Abstract

The Exupery project funded by the German Federal Ministry of Education and Research is a multidisciplinary project aiming at setting-up an Early Response System (VFRS) for Volcanic Activity. The core of the system builds on established volcanic monitoring techniques such as seismicity, ground deformation, and remote sensing tools for gas measurements. A major novelty of this mobile system is the attempt of a direct inclusion of satellite based observations to deduce ground deformation, to detect hazardous gas emissions and to monitor thermal activity. Within the project, the study group at the Technical University of Munich and at the German Aerospace Center DLR is responsible for ground deformation measurements with satellite observations.
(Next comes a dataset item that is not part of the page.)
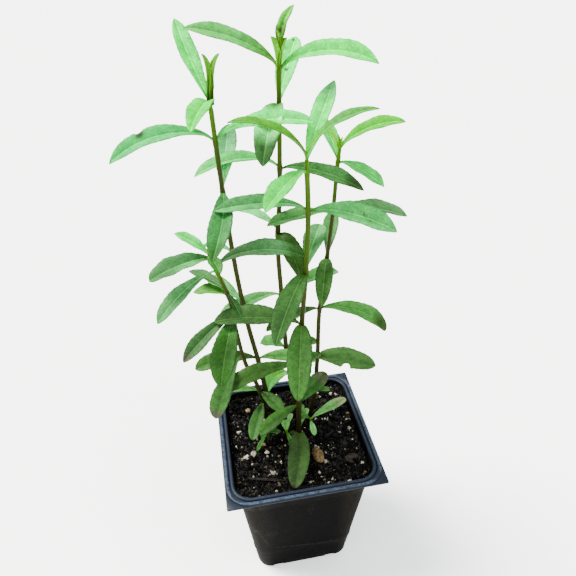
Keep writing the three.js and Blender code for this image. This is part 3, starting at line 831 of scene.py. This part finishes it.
stems = [
    Stem("stem_tall_left", (1.75, 1.2), 298, [
        (-10, 23, 91), (-15, 22, 121), (-19, 22, 150), (-24, 21, 181), (-28, 20, 216), (-31, 19, 255),
        (-33, 19, 294), (-34, 18, 318),
    ], [
        Leaf(316, 205, 89, 22.5, 6, 32, tone=(76, 146, 0), foot=(0.75, (44, 80, 0)),
             form=(48, 3, 0.25, 0.42), bud=(0.8, 1.3)),
        Leaf(316, 20, 76, 22.5, 6, 36, tone=(88, 164, 0), foot=(0.75, (50, 86, 0)),
             form=(48, 3, 0.25, 0.42), bud=(0.9, 1.3)),
        Leaf(315, 111, 46, 48, 9.5, 8, 0, -1.5),
        Leaf(317, -109, -7, 32, 11, 30, tone=(14, 176, 30), form=(24, 1, 0.5, 0.7)),
        Leaf(298, -171, -4, 51, 10.4, 62, -30, tone=(20, 145, 59), foot=(0.4, (26, 124, 44)),
             bite=(0.66, 1, 0.9, 3.6), scars=[(0.66, 3.6, 2.4)]),
        Leaf(298, -17, 12, 50, 10.5, 42, 28),
        # Its pale foot, over most of its length, is painted light against the shade that falls on it.
        Leaf(272, 77, 32, 45, 12.5, 14, tone=(34, 92, 45), foot=(0.8, (86, 198, 110))),
        # Its tip is darkened as painted shade.
        Leaf(271, -103, -21, 45, 12, 36, 0, -3, tone=(32, 93, 38), tip=(0.75, (26, 70, 22))),
        Leaf(235, 125, -15, 34, 9, 20),
        Leaf(235, -8, 3, 23, 8, 24),
        Leaf(199, 124, 6, 35, 9, 20, -20, tone=(66, 138, 66)),
        Leaf(198, -10, -34, 17, 6.5, 20),
        Leaf(152, 178, -3, 41, 12.5, 42, -20),
        Leaf(152, -16, 2, 38, 10.5, 30, 20, tone=(70, 130, 54)),
        Leaf(117, 49, 6, 26, 15, 50, 0, -3, tone=(40, 104, 34), tip=(0.3, (48, 104, 22)),
             form=(20, 1, 1.2, 0.45)),
    ]),
    Stem("stem_tall_middle", (1.7, 1.15), 279, [
        (6, 19, 91), (3, 21, 125), (0, 23, 156), (-2, 25, 201), (-3, 26, 235), (-1, 27, 262), (0, 28, 290),
        (1, 30, 326), (2, 30, 342),
    ], [
        Leaf(338, 36, 60, 19, 7.2, 26, 0, -1.5, tone=(56, 150, 26), foot=(0.7, (34, 76, 2)),
             scars=[(0.36, 0, 1.6), (0.52, 0.3, 1.2)], form=(20, 1, 0.5, 0.5), bud=(0.9, 0.6)),
        Leaf(340, 205, 74, 5, 2, 10, tone=(84, 150, 0)),
        Leaf(326, 200, 79, 17, 5.4, 24, tone=(70, 144, 0), form=(45, 1, 0.6, 0.3), bud=(1, 0.6)),
        Leaf(326, 15, 75, 16, 5.2, 24, tone=(72, 154, 0), form=(45, 1, 0.6, 0.3), bud=(0.95, 0.6)),
        Leaf(327, 177, 25, 48, 9.6, 36, -42, tone=(54, 141, 52), foot=(0.5, (44, 100, 22))),
        Leaf(326, -15, 5, 48, 11.5, 62, 34, foot=(0.28, (38, 110, 20))),
        # Its tone is lifted as painted light against the shadow it lies in, and its tip darkened as painted
        # shade.
        Leaf(311, -112, -26, 41, 13, 50, tone=(84, 212, 98), foot=(0.35, (30, 88, 18)),
             tip=(0.58, (30, 66, 24)), form=(24, 1, 0.75, 0.6)),
        Leaf(310, 66, 35, 47, 12.5, 8, bite=(0.62, -1, 1.4, 3),
             scars=[(0.48, 0.2, 1.4), (0.63, 4.4, 2), (0.76, -4.6, 1.7), (0.94, -0.5, 1)]),
        Leaf(279, 180, -1, 45, 11.6, 56, -12, tone=(42, 146, 56)),
        # Its tip is darkened as painted shadow.
        Leaf(278, -24, -10, 46, 11, 32, 25, tone=(40, 90, 36), tip=(0.7, (20, 46, 8))),
        Leaf(243, 128, 3, 40, 10, 24, tone=(62, 156, 72)),
        Leaf(240, -70, -33, 30, 13, 52, tone=(37, 68, 19), form=(24, 1, 0.6, 0.7)),
        Leaf(199, 172, -30, 50, 13.5, 40, -14, tone=(60, 128, 58)),
        Leaf(198, 20, 6, 42, 13, 20, tone=(42, 100, 38), form=(22, 1, 0.9, 0.4)),
        Leaf(157, 150, 6, 18, 11.5, 24, tone=(48, 112, 38), form=(20, 1, 1.2, 0.4)),
        Leaf(156, 10, 2, 22, 8, 30, 20),
    ]),
    Stem("stem_front", (1.7, 1.25), 228, [
        (4, 4, 91), (4, 3, 125), (4, 2, 159), (6, 1, 195), (8, 0, 229), (9, -1, 262), (8, -2, 293),
    ], [
        Leaf(293, 178, 29, 41, 8, 60, -10, tone=(46, 116, 4), foot=(0.5, (50, 102, 0))),
        Leaf(293, -8, 35, 40, 8, 60, 12, tone=(36, 116, 22), foot=(0.55, (44, 124, 0))),
        Leaf(291, 50, 49, 43, 11, 5, tip=(0.7, (44, 124, 56))),
        Leaf(287, -132, -9, 37, 11.5, 30, tone=(14, 160, 36)),
        Leaf(266, 180, 6, 47, 11, 28, -20, tone=(52, 132, 60), dark_half=(1, 0.84)),
        Leaf(265, -27, -6, 45, 13, 34, 28, tone=(45, 130, 56), scars=[(0.62, -1.5, 0.9), (0.7, 1, 0.9)]),
        Leaf(228, -124, -25, 45, 13.5, 22, 0, 0.5, tone=(41, 80, 29), tip=(0.4, (29, 60, 20)),
             scars=[(0.4, 3, 0.8)], form=(26, 1, 0.75, 0.7)),
        Leaf(230, 66, 10, 43, 13, 16, tone=(54, 117, 56)),
        Leaf(192, 173, 7, 51, 15.5, 28, -14, tone=(41, 73, 29), tip=(0.72, (33, 62, 22))),
        Leaf(192, -104, -21, 47, 14.5, 38, scars=[(0.7, -1, 0.8)], form=(28, 1, 0.7, 0.6)),
        Leaf(159, -174, -8, 48, 12.5, 44, -12, tone=(44, 79, 26), tip=(0.45, (38, 68, 20))),
        Leaf(159, 30, 0, 18, 8, 20),
        Leaf(124, -156, -14, 32, 9, 28, -20, tone=(34, 72, 17), dark_half=(-1, 0.8)),
        Leaf(125, 29, 27, 28, 11, 26, 20, tone=(34, 74, 22), tip=(0.62, (52, 58, 34))),
        Leaf(96, -104.5, 1.5, 45, 14.5, 24, 0, -1.5, tone=(36, 61, 21), tip=(0.94, (34, 32, 14)),
             dark_half=(1, 0.8), form=(24, 1, 0.62, 0.5)),
        Leaf(100, 73, 0, 23, 5, 10, tone=(50, 94, 36), form=(20, 1, 2.6, 0.7)),
        Leaf(98, 61, 3, 21, 4.5, 10, tone=(76, 126, 62), form=(20, 1, 2.2, 0.6)),
    ]),
    Stem("stem_right", (1.6, 1.1), 252, [
        (16, 22, 91), (19, 22, 114), (21, 23, 146), (22, 24, 183), (26, 24, 222), (29, 25, 250),
        (31, 26, 278), (32, 26, 287),
    ], [
        Leaf(286, 150, 84, 9, 3, 4, tone=(80, 150, 0), form=(50, 1, 0.4, 0.7), bud=(0.9, 0)),
        Leaf(286, -30, 80, 8, 3, 4, tone=(80, 150, 0), form=(50, 1, 0.4, 0.7), bud=(0.9, 0)),
        Leaf(285, -15, 27, 37, 8.6, 55, 30, tone=(50, 150, 6), foot=(0.2, (74, 138, 10))),
        # Its lime tone is partly its own and partly lifted as painted light, for it lies in shade.
        Leaf(284, 140, 60, 17, 5, 20, tone=(84, 160, 4)),
        Leaf(280, 95, 33, 31, 8.5, 14, foot=(0.2, (70, 130, 10))),
        Leaf(280, -42, -17, 28.5, 9.4, 24, 16, tone=(30, 140, 48), dark_half=(1, 0.88)),
        Leaf(252, -22, 0, 41, 11.5, 26, 15, tone=(54, 101, 52), bite=(0.62, 1, 2.4, 3)),
        Leaf(251, -172, -2, 39, 12, 8, -8, tone=(52, 104, 46)),
        Leaf(222, 70, 22, 39, 10, 14),
        Leaf(221, -108, -12, 38, 10.2, 34, tone=(40, 76, 25), foot=(0.4, (60, 104, 40)),
             scars=[(0.75, 1.5, 0.9)], form=(22, 1, 0.7, 0.65)),
        Leaf(185, -162, -4, 38, 10, 30, -10),
        Leaf(185, -30, -9, 43, 11.5, 72, 20, tone=(48, 102, 38), tip=(0.72, (26, 50, 6)),
             form=(26, 2, 1.1, 0.6)),
        Leaf(146, -22, -2, 39, 16, 6, 18, tone=(43, 76, 30), bite=(0.52, 1, 4.5, 5.5),
             form=(22, 1, 0.65, 0.6)),
        Leaf(146, 162, -5, 22, 9, 26),
        Leaf(115, 182, 0, 9, 4.5, 20),
        Leaf(115, -5, 2, 11, 5, 20),
        Leaf(117, 50, 22, 13, 6, 20),
    ]),
    Stem("stem_short_left", (1.55, 1.1), 224, [
        (-15.5, 23.5, 91), (-18, 22, 115), (-22, 19, 135), (-28, 17, 155), (-32, 14, 185), (-34, 12, 208),
        (-39, 10, 228), (-43, 9, 241),
    ], [
        Leaf(240, 163, 38, 22, 7, 24, -20, tone=(45, 184, 66), foot=(0.3, (90, 150, 40))),
        Leaf(240, -74, -3, 17, 7.5, 20, tone=(30, 90, 20), foot=(0.25, (96, 150, 30)),
             form=(22, 1, 1, 0.8)),
        Leaf(238, -163, -5, 34, 13.5, 30, -14, tone=(53, 122, 56), tip=(0.4, (38, 86, 38)),
             dark_half=(1, 0.66), form=(24, 1, 0.85, 0.55)),
        Leaf(231, -9, 7, 50, 12, 66, 20, tone=(53, 103, 55), foot=(0.7, (30, 60, 27)),
             tip=(0.72, (28, 60, 16))),
        Leaf(230, -151, -23, 42, 10, 40, -20, tone=(52, 112, 56), foot=(0.35, (70, 140, 66)),
             form=(24, 1, 1.6, 0.75)),
        Leaf(215, 132, 6, 30, 8, 20, tone=(38, 84, 32)),
        Leaf(214, -72, -16, 20, 4.5, 20, tone=(22, 54, 16)),
        Leaf(212, 152, -4, 22, 11, 20, tone=(48, 106, 22)),
        Leaf(196, -149, -21, 39, 10, 30, -20, tone=(35, 71, 28), tip=(0.8, (46, 52, 34)),
             dark_half=(1, 0.88)),
        # Its paler foot is painted light against the shade that falls on it.
        Leaf(194, -106, -17, 45, 15, 38, tone=(22, 58, 8), foot=(0.5, (52, 104, 44)),
             form=(28, 1, 1.1, 0.6)),
        Leaf(163, -120, -20, 44, 12.5, 30, tone=(35, 72, 23), tip=(0.86, (46, 52, 34)),
             form=(26, 1, 1.9, 0.6)),
        Leaf(124, 174, 8, 21, 6, 30, -10, tone=(54, 100, 44)),
        Leaf(123, -62, 2, 25, 10, 30, tone=(40, 76, 26)),
        Leaf(111, -111, -3, 32, 9.6, 30, tone=(40, 75, 29)),
    ]),
    Stem("shoot_right", (0.8, 0.7), 96, [(14, 13, 91), (14, 12, 96), (14, 11, 101)], [
        Leaf(99, 18, 11, 30, 7.5, 10, 10, tone=(74, 126, 60), tip=(0.6, (84, 100, 62))),
        Leaf(98, -90, -4, 13, 4.5, 20, tone=(76, 132, 64)),
        Leaf(99, 160, 30, 8, 4, 20),
    ]),
    Stem("shoot_middle", (0.8, 0.7), 96, [(-4, 4, 91), (-4, 4, 96), (-5, 4, 101)], [
        Leaf(99, 87, 14, 9, 6.5, 20, tone=(66, 120, 50)),
        Leaf(97, -6, -6, 6.5, 4, 20, tone=(26, 48, 10)),
        Leaf(98, -76, -11, 12, 4.5, 20),
        Leaf(99, 68, 4, 16, 4, 10, tone=(84, 128, 70), form=(20, 1, 2.4, 0.6)),
    ]),
    Stem("shoot_left", (0.8, 0.7), 96, [(-17, 7, 91), (-17, 7, 96), (-18, 6, 100)], [
        Leaf(98, -128, -12, 15, 3, 24),
        Leaf(98, -10, 4, 9, 4, 20),
        Leaf(98, -141, 0, 6, 4, 20),
        Leaf(98, 10, 20, 7, 3.5, 20),
    ]),
]
root_heights = (-11.7, -5, 2)
curve_samples = 24
stem_sides = 14
stem_steps = 150
shoot_steps = 40
node_swelling = 0.22
node_reach = 1.6
ridge_share = 0.05
end_share = 0.985
end_narrowing = 0.7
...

Millimetric subsidence or uplift can be retrieved from SAR images by using interferometric techniques. The multi-frequency SAR data-set used for the test sites include three different sorts of band data, X-, C- and L-Band, respectively. Azores (Portugal) and Stromboli (Italy) were chosen for the test sites. The volcanic movements were measured with the differential phases and the measurement accuracy will be compared with on site measurements including GPS and ground based DInSAR measurements later for field campaign in Azores. The estimated deformation will be then incorporated into geophysical stress models to initialize, calibrate and, ultimately, improve the models. Our presentation gives a short overview of the Exupery project and presents first results from multi-wavelength InSAR data and different processing techniques such as PSI.